I considered this in every character interaction, every sentence of dialogue, and every decision I made, particularly with Olivia. If you watch carefully enough, you’ll discover that she is not a manicured pixie doll or every Jewish boy’s dream girl. From Marcus and Olivia’s first meeting and obviously from their first date, with Olivia you have some one who is very self-consciously presenting herself as just that. But by the end of the movie, there is an unveiling of a kind of terror inside this young woman. She has deep-rooted fears she needs to defend against. The drama here is that Marcus is clueless about this. Every scene drops a further hint about the actual narrative she is experiencing and it’s a terribly tragic one.

There is an image of Olivia as a kind of perfect girl who wouldn’t do certain kinds of things, who wouldn’t give unsolicited oral sex on a first date. Marcus can’t cognate that these two categories could coexist in the same person. That’s a failure of his moral imagination. Olivia’s delivery of a sexual favor is a kind of language. It’s her shorthand to let people know about her trauma. It’s not like she is Miss Free Love. Even the little smile she gives him in the car after performing oral sex disappears immediately and you know that this is a pyrrhic victory for her.

What were you trying to portray about the Jewish world of the 1950s? 
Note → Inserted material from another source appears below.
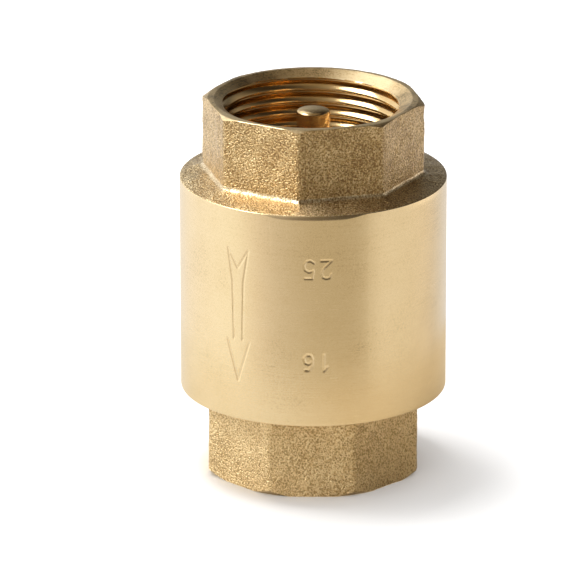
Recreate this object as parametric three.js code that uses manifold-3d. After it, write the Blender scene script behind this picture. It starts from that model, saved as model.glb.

It is easy for people to forget the systemic and structural anti-Semitism that existed even in my lifetime here in the United States. It is no longer the pattern of experience for most American Jews even though it happened quite recently—the 1950s are not that long ago. It conditioned a lot of the anxiety and fear that you see in Marcus’s family as well as that push for assimilation. 

How would you describe Marcus’s relationship with Judaism?

The more he fights it, the more he is it. He is a person of the book. Even when he is railing about his atheism, he is doing it in a very Jewish way. I think that’s really Roth. Roth, at the beginning of his career, was really disowned by the official Jewish establishment. Roth has spoken clearly of having seen himself as assimilated when he was a college undergraduate; his creative work at that time had very little to do with Judaism. Later he found himself again as a Jew, but in a highly contested relationship with his Judaism. Which is par for course with Roth.

Does being Jewish influence which movies you choose to become involved with?

A huge number of American Jews work in the film industry but you may have noticed that there seems to be some unwritten law against portraying Jewish characters as leads in films. Think about it: What was the last major Hollywood film that contained Jewish main characters specifically dealing with Jewish issues? And why aren’t these films being made? It’s an important question that there is no good answer to. I’m very proud that I got to help make and distribute the Oscar-nominated A Serious Man, a Coen brother movie about a Jewish man in pre-WWII America experiencing a crisis of faith.  And I brought the movie The Pianist to the United States as a distributer. But it is bizarre to me that there are so few mainstream movies about Jews and Jewish issues. There are great Jewish stories and great Jewish characters. And there are great Jewish executives and filmmakers. There should be many more great Jewish films.

This interview has been edited and condensed.